The trouble starts with the indictment process, in which prosecutors present their case to a grand jury in secret, without any opposing viewpoint, and get what they ask for a vast majority of the time. Most indictments end in a plea deal, bypassing the oversight of a judge and jury. Prosecutors also dictate the terms of these somewhat Faustian bargains, often pursuing excessive charges as a form of intimidation. If you’re innocent, you are faced with the choice of a lifelong criminal record or the heavy social and financial burdens that come along with due process.

To further complicate the ethics of a plea-based justice system, prosecutors can use family members as tools to extract pleas. In my case, I was arrested along with my fiancé, and the “evidence” presented against us was similar. In hopes of securing two convictions rather than one, prosecutors told us that our plea deals were contingent on convincing the other to plead out.

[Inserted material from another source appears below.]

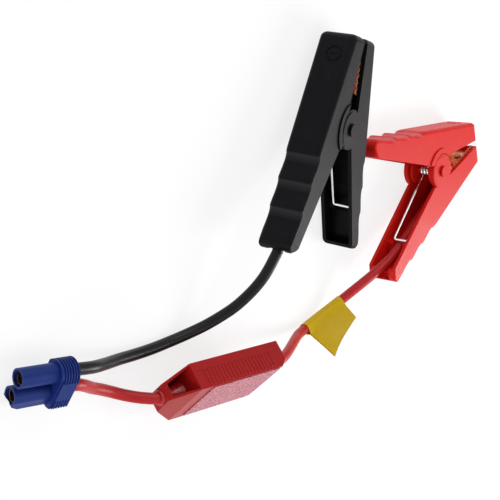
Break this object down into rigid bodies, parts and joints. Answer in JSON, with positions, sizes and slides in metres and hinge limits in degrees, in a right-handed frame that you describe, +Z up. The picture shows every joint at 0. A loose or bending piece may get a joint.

Unlike more than 90 percent of criminal defendants in this country, my co-defendants and I have chosen to take our cases to trial. I can’t speak to all of their motives, but I was unwilling to capitulate to a system dominated by petty tyrants willing to win at any cost.

But more important, this is no isolated injustice from an unusually malicious prosecutor. Similar stories play out across America, often in communities where people lack access to adequate legal assistance, or the personal resources to fight a protracted legal battle. It’s time for us to confront the true implications of our society’s promise that we are innocent until proven guilty.